Même si la Russie a été exclue du Conseil de l’Europe le 16 mars 2022, l’État reste soumis à la Convention européenne des droits de l’Homme jusqu’au 16 septembre 2022 et peut donc être condamné pour toute violation survenue avant cette date.

Contexte :
 Le 30 juin 2017, une vidéo relatant une scène de meurtre apparaissait sur YouTube. La vidéo montrait plusieurs hommes russophones, armés, vêtus de ce qui ressemble à des uniformes militaires, torturant et tuant un homme tout en rigolant.
 En novembre 2019, deux autres vidéos de la même scène apparaissaient sur YouTube et Mohammed Elismail était identifié comme étant la victime de ces exactions.
 Le 11 mars 2021, Abdullah Elismail, le frère de Mohammed Elismail, déposait une plainte auprès du Comité d’enquête de la Fédération de Russie, avec l’assistance directe de SCM, sollicitant l’ouverture d’une procédure pénale pour meurtre commis avec une particulière cruauté, contre les auteurs présumés du meurtre de son frère. Il demandait également au Comité d’enquête de vérifier si les actions de ces individus pouvaient répondre à d’autres qualifications, notamment à celle de crimes de guerre. 
 À la suite de cette plainte, ses avocats demandaient, à deux reprises — le 26 mars et le 13 octobre — au Comité d’enquête des informations sur l’enregistrement de la plainte, sur le déroulement et les résultats de l’enquête préliminaire, ainsi que des copies des documents de procédure, en vain.
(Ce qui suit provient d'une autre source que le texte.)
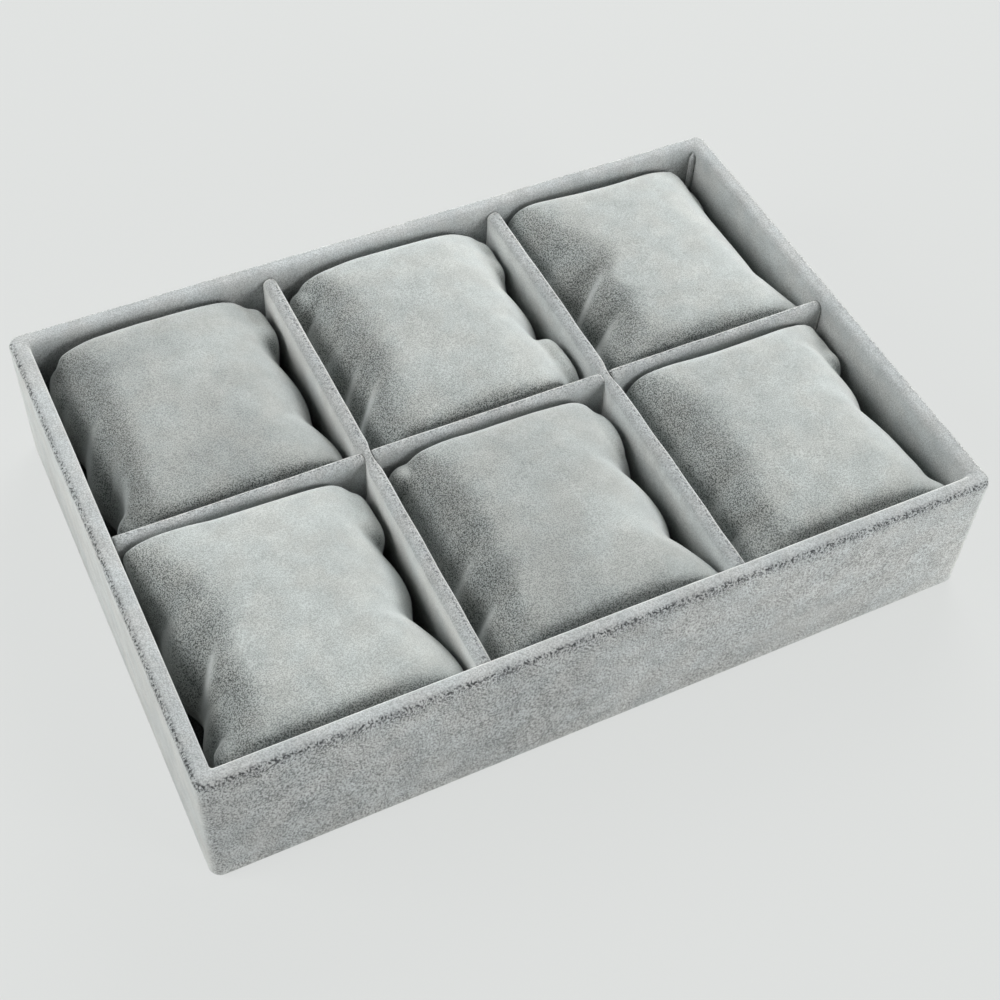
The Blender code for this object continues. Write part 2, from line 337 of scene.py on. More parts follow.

 Trois plaintes étaient ensuite déposées auprès du Tribunal de district de Basmanny : le 19 avril, le 4 mai et le 19 juillet. Elles étaient renvoyées à deux reprises pour des raisons procédurales douteuses ; ce qui contraignait les avocats à déployer d’importants efforts pour obtenir des informations sur le sort de ces plaintes et les décisions justifiant leur renvoi. 
 Le 1er octobre 2021, l’avocat Piotr Zaikin déposait une requête auprès du président du Tribunal de district de Basmanny pour lui demander de l’informer par écrit de la décision concernant la troisième plainte.
 Le 18 janvier 2022, le Tribunal de district de Basmanny répondait qu’il n’y avait pas lieu d’ouvrir une enquête en ce que la réalité de la mort de Mohammed n’avait pas été établie et que la fiabilité des séquences vidéo présentées n’avait pas été confirmée.
 Le 28 janvier 2022, le requérant faisait appel de cette décision.
 Le 9 février 2022, le Tribunal municipal de Moscou rejetait l’appel pour les mêmes motifs que le Tribunal de district de Basmanny.
 Le 12 mars 2022, un pourvoi en cassation était formé.